### Given problem
Quote the listing below in its entirety.

### Recorded information

========================================

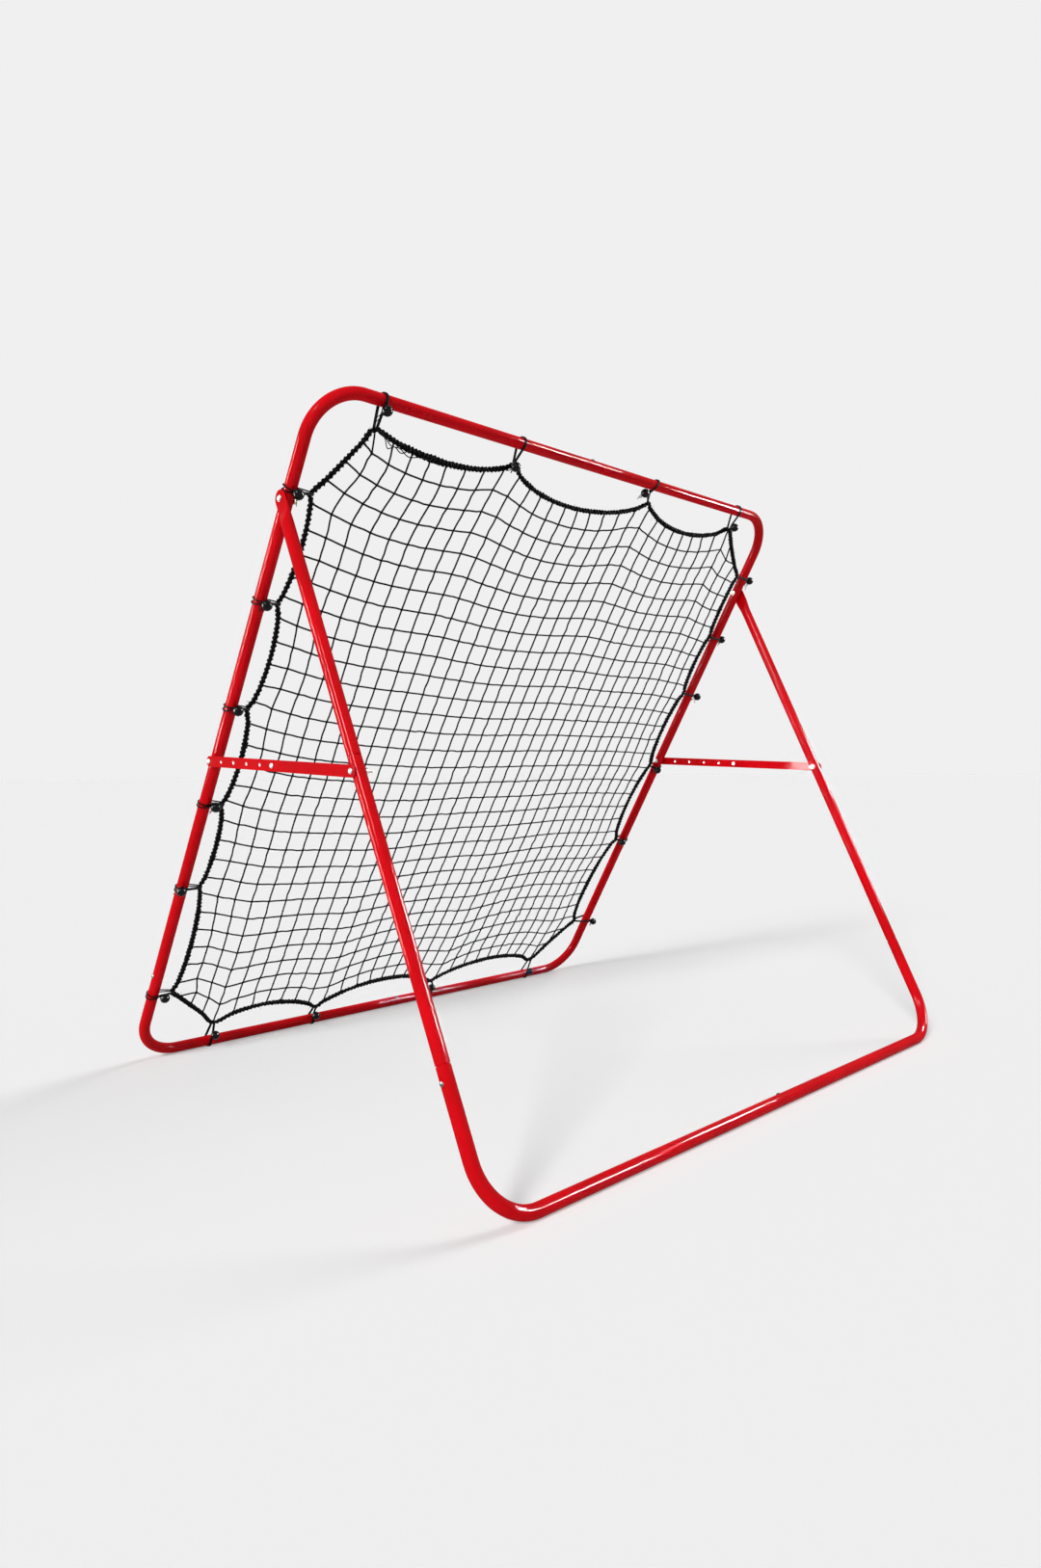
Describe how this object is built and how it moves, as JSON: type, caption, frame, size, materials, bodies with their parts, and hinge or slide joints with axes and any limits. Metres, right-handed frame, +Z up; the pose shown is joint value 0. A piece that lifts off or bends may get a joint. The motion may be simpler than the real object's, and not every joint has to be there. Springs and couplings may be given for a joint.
{
  "type": "pitch back rebounder",
  "caption": "Free-standing rebound net in a leaning tube frame, held up by a folding U-shaped leg frame with holed stays that set its angle.",
  "frame": {"origin": "on the ground, at the middle of the object's bounding box seen from above", "axes": "+X across to the right as seen from the leg frame's side, +Y from the leg frame's foot to the net frame's foot, +Z up"},
  "size_m": [1.5756, 1.287, 1.4046],
  "materials": {
    "tube_red": "gloss powder coat",
    "zinc": "bright zinc plate",
    "black_twine": "twisted polyethylene twine",
    "black_elastic": "braided cover over a rubber core",
    "black_ball": "gloss"
  },
  "bodies": {
    "net_frame": {"left_bottom_corner_tube": "tube_red", "left_lower_upright_tube": "tube_red", "left_upper_upright_tube": "tube_red", "left_top_corner_tube": "tube_red", "right_bottom_corner_tube": "tube_red", "right_lower_upright_tube": "tube_red", "right_upper_upright_tube": "tube_red", "right_top_corner_tube": "tube_red", "net_frame_joint_screws": "zinc", "pivot_bolts": "zinc", "pivot_washers": "zinc", "pivot_lock_nuts": "zinc", "upright_stay_bolts": "zinc", "upright_stay_washers": "zinc", "upright_stay_nuts": "zinc", "net": "black_twine", "border_rope": "black_twine", "left_elastic_loops": "black_elastic", "right_elastic_loops": "black_elastic", "top_elastic_loops": "black_elastic", "bottom_elastic_loops": "black_elastic", "left_balls": "black_ball", "right_balls": "black_ball", "top_balls": "black_ball", "bottom_balls": "black_ball"},
    "leg_frame": {"left_upper_leg_tube": "tube_red", "left_middle_leg_tube": "tube_red", "left_base_corner_tube": "tube_red", "right_upper_leg_tube": "tube_red", "right_middle_leg_tube": "tube_red", "right_base_corner_tube": "tube_red", "leg_frame_joint_screws": "zinc", "leg_stay_bolts": "zinc", "leg_stay_washers": "zinc", "leg_stay_nuts": "zinc"},
    "left_holed_stay": {"left_holed_bar": "tube_red", "left_middle_nut": "zinc", "left_middle_bolt_end": "zinc"},
    "left_plain_stay": {"left_plain_bar": "tube_red", "left_middle_bolt": "zinc"},
    "right_holed_stay": {"right_holed_bar": "tube_red", "right_middle_nut": "zinc", "right_middle_bolt_end": "zinc"},
    "right_plain_stay": {"right_plain_bar": "tube_red", "right_middle_bolt": "zinc"}
  },
  "joints": [
    {"name": "leg_fold", "type": "hinge", "parent": "net_frame", "child": "leg_frame", "pos_m": [0, -0.06065, 1.19748], "axis": [1, 0, 0], "range_deg": [0, 23.2]},
    {"name": "left_holed_stay_hinge", "type": "hinge", "parent": "net_frame", "child": "left_holed_stay", "pos_m": [-0.7645, 0.22235, 0.71077], "axis": [1, 0, 0], "range_deg": [0, 11.6]},
    {"name": "left_plain_stay_hinge", "type": "hinge", "parent": "leg_frame", "child": "left_plain_stay", "pos_m": [-0.78223, -0.30475, 0.69014], "axis": [1, 0, 0], "range_deg": [-11.6, 0]},
    {"name": "right_holed_stay_hinge", "type": "hinge", "parent": "net_frame", "child": "right_holed_stay", "pos_m": [0.7645, 0.22235, 0.71077], "axis": [1, 0, 0], "range_deg": [0, 11.6]},
    {"name": "right_plain_stay_hinge", "type": "hinge", "parent": "leg_frame", "child": "right_plain_stay", "pos_m": [0.78223, -0.30475, 0.69014], "axis": [1, 0, 0], "range_deg": [-11.6, 0]}
  ],
  "couplings": [
    {"joint": "left_holed_stay_hinge", "follows": "leg_fold", "ratio": 0.5},
    {"joint": "left_plain_stay_hinge", "follows": "leg_fold", "ratio": -0.5},
    {"joint": "right_holed_stay_hinge", "follows": "leg_fold", "ratio": 0.5},
    {"joint": "right_plain_stay_hinge", "follows": "leg_fold", "ratio": -0.5}
  ]
}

========================================

### Response
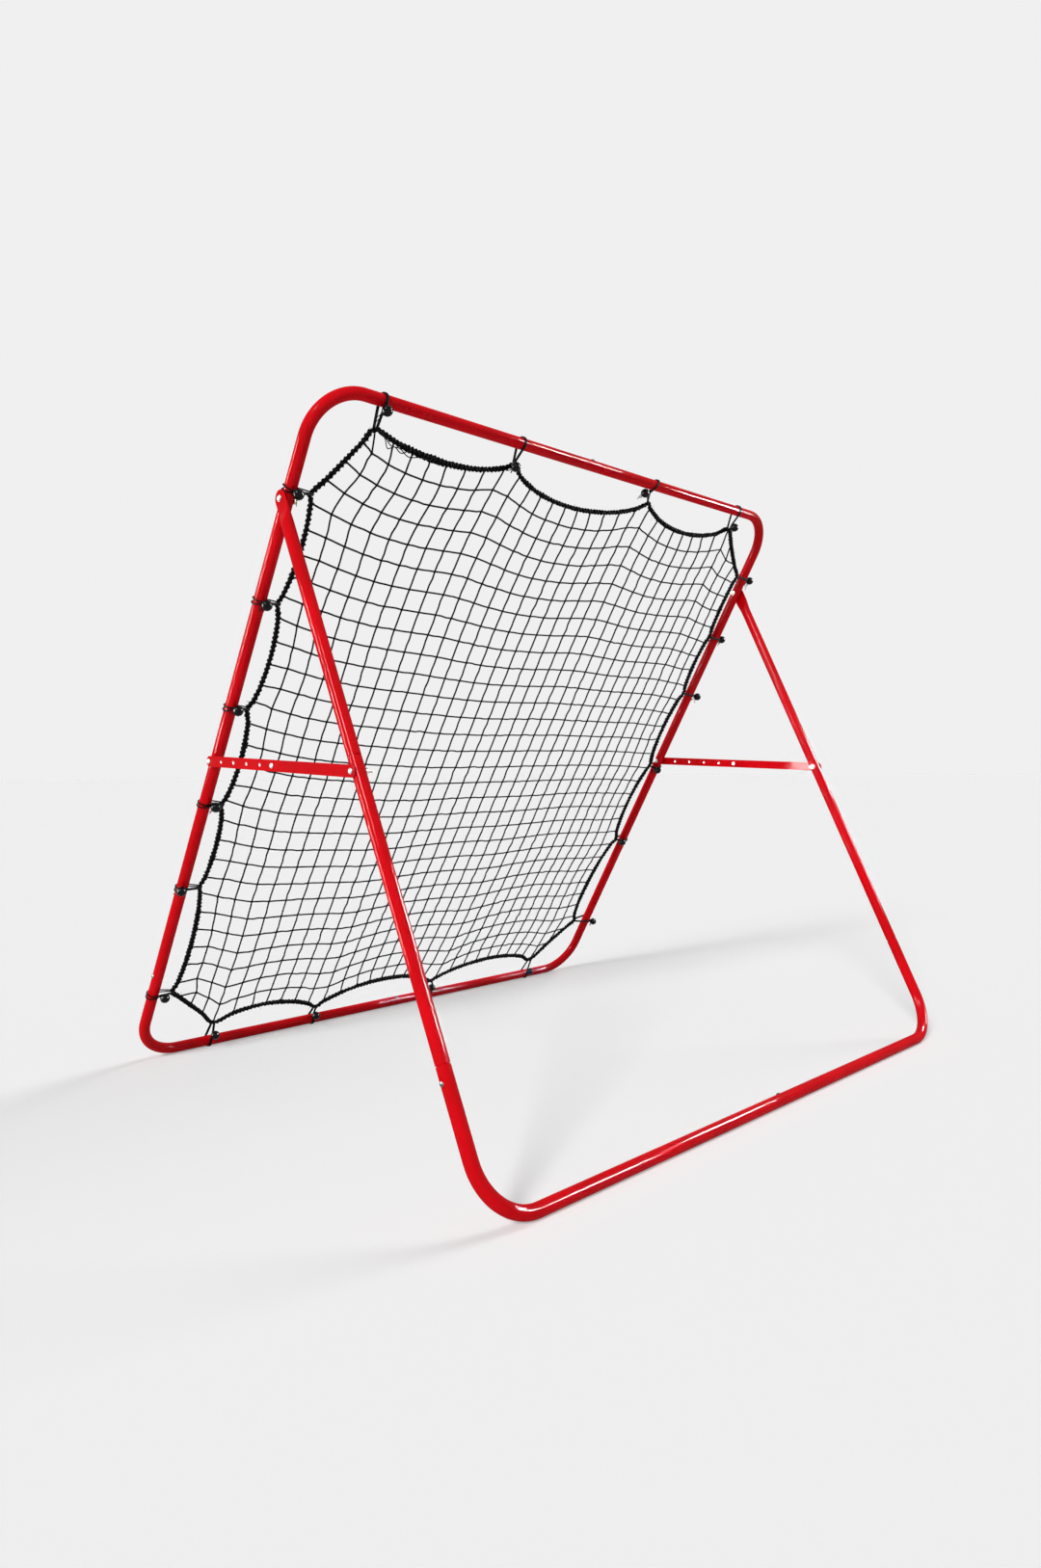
Describe how this object is built and how it moves, as JSON: type, caption, frame, size, materials, bodies with their parts, and hinge or slide joints with axes and any limits. Metres, right-handed frame, +Z up; the pose shown is joint value 0. A piece that lifts off or bends may get a joint. The motion may be simpler than the real object's, and not every joint has to be there. Springs and couplings may be given for a joint.
{
  "type": "pitch back rebounder",
  "caption": "Free-standing rebound net in a leaning tube frame, held up by a folding U-shaped leg frame with holed stays that set its angle.",
  "frame": {"origin": "on the ground, at the middle of the object's bounding box seen from above", "axes": "+X across to the right as seen from the leg frame's side, +Y from the leg frame's foot to the net frame's foot, +Z up"},
  "size_m": [1.5756, 1.287, 1.4046],
  "materials": {
    "tube_red": "gloss powder coat",
    "zinc": "bright zinc plate",
    "black_twine": "twisted polyethylene twine",
    "black_elastic": "braided cover over a rubber core",
    "black_ball": "gloss"
  },
  "bodies": {
    "net_frame": {"left_bottom_corner_tube": "tube_red", "left_lower_upright_tube": "tube_red", "left_upper_upright_tube": "tube_red", "left_top_corner_tube": "tube_red", "right_bottom_corner_tube": "tube_red", "right_lower_upright_tube": "tube_red", "right_upper_upright_tube": "tube_red", "right_top_corner_tube": "tube_red", "net_frame_joint_screws": "zinc", "pivot_bolts": "zinc", "pivot_washers": "zinc", "pivot_lock_nuts": "zinc", "upright_stay_bolts": "zinc", "upright_stay_washers": "zinc", "upright_stay_nuts": "zinc", "net": "black_twine", "border_rope": "black_twine", "left_elastic_loops": "black_elastic", "right_elastic_loops": "black_elastic", "top_elastic_loops": "black_elastic", "bottom_elastic_loops": "black_elastic", "left_balls": "black_ball", "right_balls": "black_ball", "top_balls": "black_ball", "bottom_balls": "black_ball"},
    "leg_frame": {"left_upper_leg_tube": "tube_red", "left_middle_leg_tube": "tube_red", "left_base_corner_tube": "tube_red", "right_upper_leg_tube": "tube_red", "right_middle_leg_tube": "tube_red", "right_base_corner_tube": "tube_red", "leg_frame_joint_screws": "zinc", "leg_stay_bolts": "zinc", "leg_stay_washers": "zinc", "leg_stay_nuts": "zinc"},
    "left_holed_stay": {"left_holed_bar": "tube_red", "left_middle_nut": "zinc", "left_middle_bolt_end": "zinc"},
    "left_plain_stay": {"left_plain_bar": "tube_red", "left_middle_bolt": "zinc"},
    "right_holed_stay": {"right_holed_bar": "tube_red", "right_middle_nut": "zinc", "right_middle_bolt_end": "zinc"},
    "right_plain_stay": {"right_plain_bar": "tube_red", "right_middle_bolt": "zinc"}
  },
  "joints": [
    {"name": "leg_fold", "type": "hinge", "parent": "net_frame", "child": "leg_frame", "pos_m": [0, -0.06065, 1.19748], "axis": [1, 0, 0], "range_deg": [0, 23.2]},
    {"name": "left_holed_stay_hinge", "type": "hinge", "parent": "net_frame", "child": "left_holed_stay", "pos_m": [-0.7645, 0.22235, 0.71077], "axis": [1, 0, 0], "range_deg": [0, 11.6]},
    {"name": "left_plain_stay_hinge", "type": "hinge", "parent": "leg_frame", "child": "left_plain_stay", "pos_m": [-0.78223, -0.30475, 0.69014], "axis": [1, 0, 0], "range_deg": [-11.6, 0]},
    {"name": "right_holed_stay_hinge", "type": "hinge", "parent": "net_frame", "child": "right_holed_stay", "pos_m": [0.7645, 0.22235, 0.71077], "axis": [1, 0, 0], "range_deg": [0, 11.6]},
    {"name": "right_plain_stay_hinge", "type": "hinge", "parent": "leg_frame", "child": "right_plain_stay", "pos_m": [0.78223, -0.30475, 0.69014], "axis": [1, 0, 0], "range_deg": [-11.6, 0]}
  ],
  "couplings": [
    {"joint": "left_holed_stay_hinge", "follows": "leg_fold", "ratio": 0.5},
    {"joint": "left_plain_stay_hinge", "follows": "leg_fold", "ratio": -0.5},
    {"joint": "right_holed_stay_hinge", "follows": "leg_fold", "ratio": 0.5},
    {"joint": "right_plain_stay_hinge", "follows": "leg_fold", "ratio": -0.5}
  ]
}